(Material)
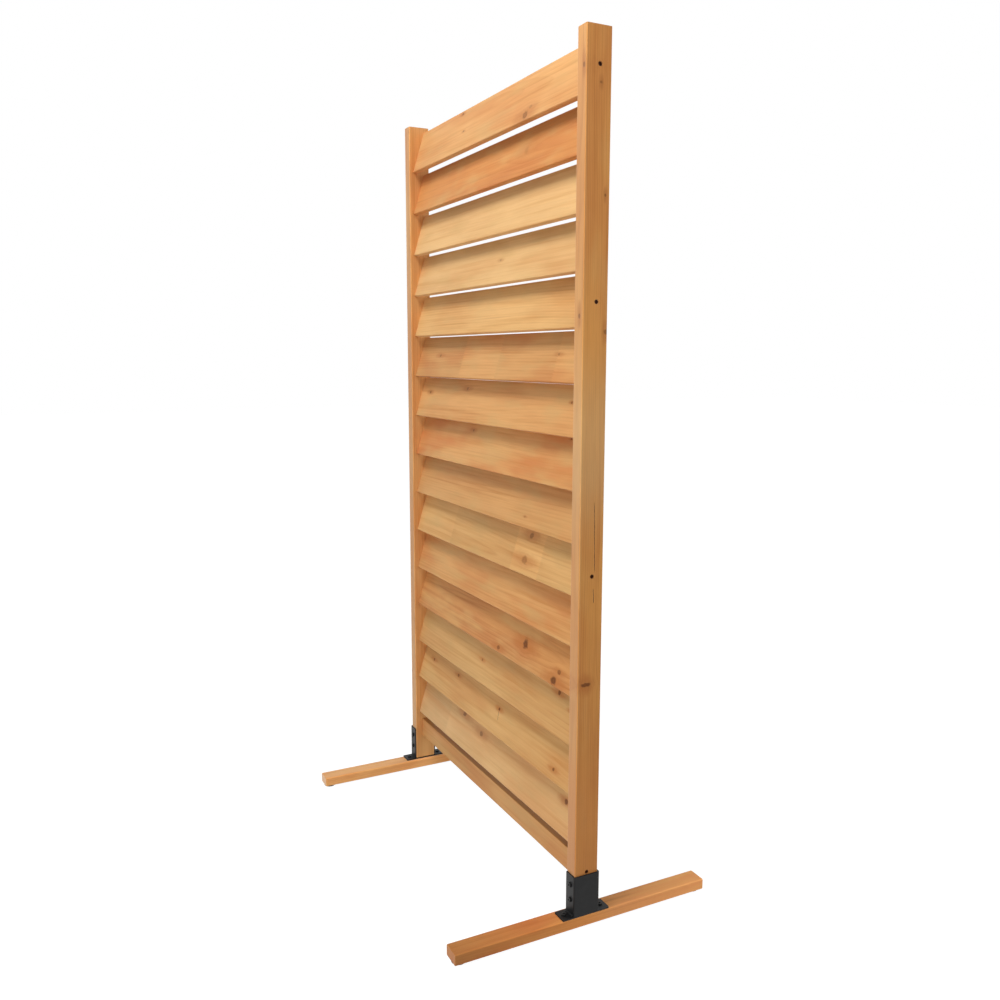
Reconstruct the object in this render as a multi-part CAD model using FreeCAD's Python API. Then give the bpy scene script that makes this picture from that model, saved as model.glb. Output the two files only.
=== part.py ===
import FreeCAD, Part

import math
import os
from collections import namedtuple

# Garden privacy screen: two timber posts with fifteen fixed louvres and a bottom rail between them.
# Each post stands in a steel bracket that is screwed on a flat timber foot.
# Millimetres, +Z up, the front of the screen faces -Y. The floor is Z = 0.
# The origin lies on the floor, halfway between the feet and halfway along them.

Vector = FreeCAD.Vector

# Posts
overall_height = 1805.0
post_spacing = 888.0
post_width = 32.0
post_depth = 56.0
post_centre_y = -3.0
post_edge_radius = 2.5
post_top_radius = 1.5

# Louvres. They lean back as far as the depth of the posts lets them, and share the height evenly.
louvre_count = 15
louvre_width = 108.5
louvre_thickness = 13.5
louvre_edge_radius = 2.5
louvre_front_margin = 10.5
louvre_back_margin = 1.75
louvre_top_margin = 13.2
louvre_rail_gap = 18.6

# Bottom rail
rail_height = 52.0
rail_thickness = 20.0
rail_underside_height = 100.0
rail_set_back = 19.0
rail_edge_radius = 2.0

# Housings in the posts
housing_depth = 8.0
housing_clearance = 0.3

# Feet
foot_length = 615.0
foot_width = 43.0
foot_height = 24.5
foot_edge_radius = 3.0
foot_end_radius = 1.5

# Glides under the feet
glide_radius = 15.0
glide_height = 5.0
glide_edge_radius = 1.0
glide_inset = 17.0
glide_recess_radius = 4.6
glide_recess_depth = 2.6

# Post brackets
steel_thickness = 3.0
bracket_height = 88.5
flange_set_back = 2.3
plate_length = 115.0
plate_overhang = 0.7
plate_corner_radius = 3.0
bend_radius = 3.5
bracket_clearance = 0.3
bracket_screw_top_margin = 22.5
bracket_screw_spacing = 33.5

# Screws. A pilot hole in timber fits the shank closely, a hole in steel has a little play.
ScrewSize = namedtuple("ScrewSize", "head_radius head_height head_round shank_radius socket socket_depth")
screw_hole_clearance = 0.1
steel_hole_clearance = 0.35
pilot_end_clearance = 1.0
screw_point_slope = 1.5
screw_tip_radius = 0.5

post_screw = ScrewSize(head_radius=4.2, head_height=3.0, head_round=0.4,
                       shank_radius=2.5, socket=4.0, socket_depth=2.0)
post_screw_length = 62.0
post_screw_recess = 1.2
post_screw_recess_clearance = 0.3
post_screw_below_middle = 2.75
post_screw_forward = 1.5
screwed_louvres = (1, louvre_count // 3, 2 * louvre_count // 3)

flange_screw = ScrewSize(head_radius=5.5, head_height=3.2, head_round=1.4,
                         shank_radius=2.4, socket=4.0, socket_depth=1.9)
flange_screw_length = 23.0
base_screw_length = 20.0

glide_screw = ScrewSize(head_radius=3.8, head_height=1.8, head_round=0.3,
                        shank_radius=1.8, socket=2.5, socket_depth=1.1)
glide_screw_length = 16.0

# Places that follow from the sizes
foot_bottom = glide_height
foot_top = foot_bottom + foot_height
plate_top = foot_top + steel_thickness
bracket_top = plate_top + bracket_height
post_front = post_centre_y - post_depth / 2
post_back = post_centre_y + post_depth / 2
post_inner_x = post_spacing / 2 - post_width / 2
post_outer_x = post_spacing / 2 + post_width / 2
web_inner_x = post_outer_x + bracket_clearance
web_outer_x = web_inner_x + steel_thickness
flange_inner_x = post_inner_x + flange_set_back
plate_inner_x = post_inner_x - plate_overhang
flange_front = post_front - bracket_clearance - steel_thickness
flange_back = post_back + bracket_clearance + steel_thickness
foot_centre_x = web_outer_x - foot_width / 2
housing_end_x = post_inner_x + housing_depth
board_half_length = housing_end_x - housing_clearance
rail_front = post_front + rail_set_back
rail_top = rail_underside_height + rail_height
screw_seat_x = post_outer_x - post_screw_recess - post_screw.head_height
louvre_run = post_depth - louvre_front_margin - louvre_back_margin
louvre_diagonal = math.hypot(louvre_width, louvre_thickness)
louvre_tilt = math.asin(louvre_run / louvre_diagonal) - math.atan(louvre_thickness / louvre_width)
top_louvre_height = overall_height - louvre_top_margin - louvre_width * math.cos(louvre_tilt)
bottom_louvre_height = rail_top + louvre_rail_gap + louvre_thickness * math.sin(louvre_tilt)
louvre_pitch = (top_louvre_height - bottom_louvre_height) / (louvre_count - 1)

AXIS_X = Vector(1, 0, 0)
AXIS_Y = Vector(0, 1, 0)
AXIS_Z = Vector(0, 0, 1)


def edges_along(shape, axis):
    """The straight edges of a box-like shape that run along one axis."""
    found = []
    for edge in shape.Edges:
        start = edge.Vertexes[0].Point
        end = edge.Vertexes[-1].Point
        if (end - start).cross(axis).Length < 1e-6:
            found.append(edge)
    return found


def edges_at(shape, axis, level):
    """The edges that lie wholly in the plane at a level along one axis."""
    found = []
    for edge in shape.Edges:
        if all(abs(vertex.Point.dot(axis) - level) < 1e-6 for vertex in edge.Vertexes):
            found.append(edge)
    return found


def box_between(low, high):
    """A box from its lowest to its highest corner."""
    size = high - low
    return Part.makeBox(size.x, size.y, size.z, low)


def mirrored(shape):
    """The same shape on the left side of the screen."""
    return shape.mirror(Vector(0, 0, 0), AXIS_X)


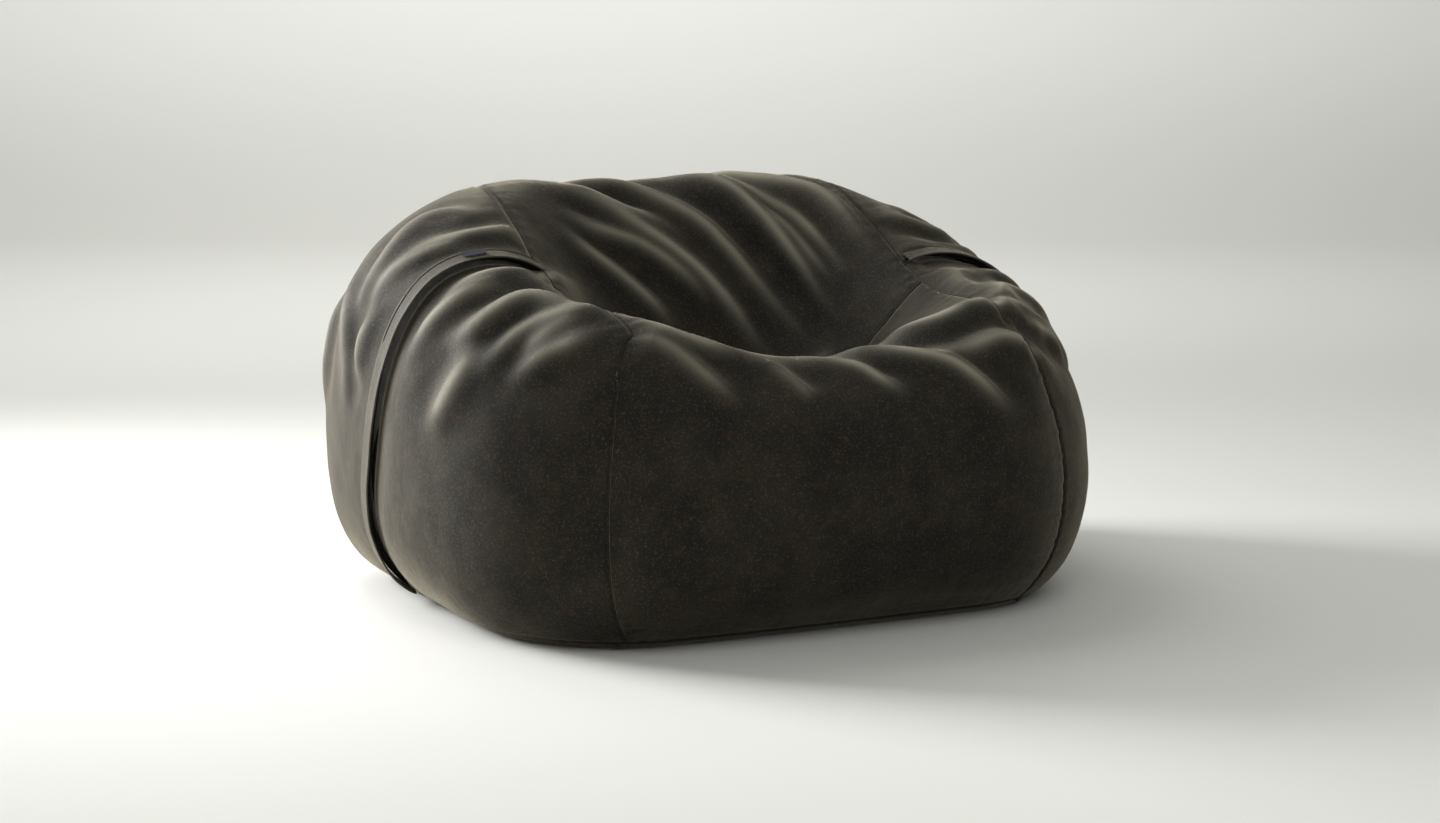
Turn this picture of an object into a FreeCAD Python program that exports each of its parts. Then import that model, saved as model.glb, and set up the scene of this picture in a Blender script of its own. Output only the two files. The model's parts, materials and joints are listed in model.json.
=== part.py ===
import FreeCAD, Part
import math
import os

# Bean bag chair: a bead-filled liner inside a sewn velvet cover.
# Frame: +Z up, the front faces -Y, +X is on the right of a person who looks at the front.
# The origin is on the floor, under the middle of the bounding box. All sizes in millimetres.

# Outer shape. The heights are those of the shape's control points; the skin runs a little inside them.
WIDTH = 1226.0
DEPTH = 1110.0
RIDGE_HEIGHT = 688.0
RIM_HEIGHT = 434.0
ARM_HEIGHT = 528.0
HOLLOW_HEIGHT = 232.0
BELLY_HEIGHT = 255.0
UNDER = -29.0
ARM_SETTLE = {"left": 0.0, "right": 58.0}

# Cover, made of a centre strip, two sides and a base.
STRIP_WIDTH = 662.0
CORNER_Y = -366.0
COVER_THICKNESS = 3.0
SEAM_WIDTH = 4.0
SEAM_RISE = 1.2
BASE_EDGE = 12.0
HOLLOW_SEAM_Y = -95.0
RIDGE_SEAM_Y = 368.0

# Plackets: a zip in a turned-in slot on each side, under a flap.
PLACKET_Y = 99.0
PLACKET_LEAN = 0.25
SLOT_HALF = 15.0
HEM_THICKNESS = 2.0
FLAP_GAP = 0.3
FLAP_THICKNESS = 2.6
FLAP_FREE_SIDE = 11.0
FLAP_SEWN_SIDE = 24.0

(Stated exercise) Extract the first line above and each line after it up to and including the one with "from collections import namedtuple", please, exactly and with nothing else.

(Written response)
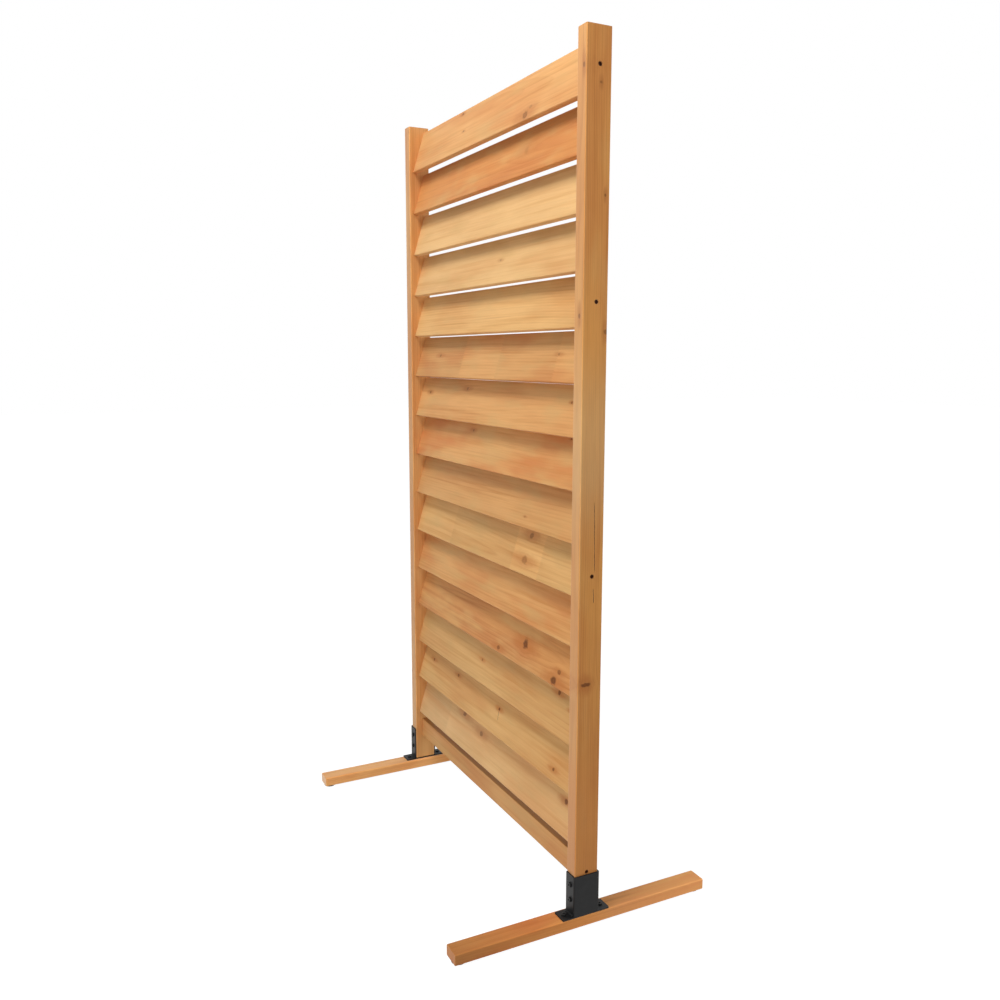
Reconstruct the object in this render as a multi-part CAD model using FreeCAD's Python API. Then give the bpy scene script that makes this picture from that model, saved as model.glb. Output the two files only.
=== part.py ===
import FreeCAD, Part

import math
import os
from collections import namedtuple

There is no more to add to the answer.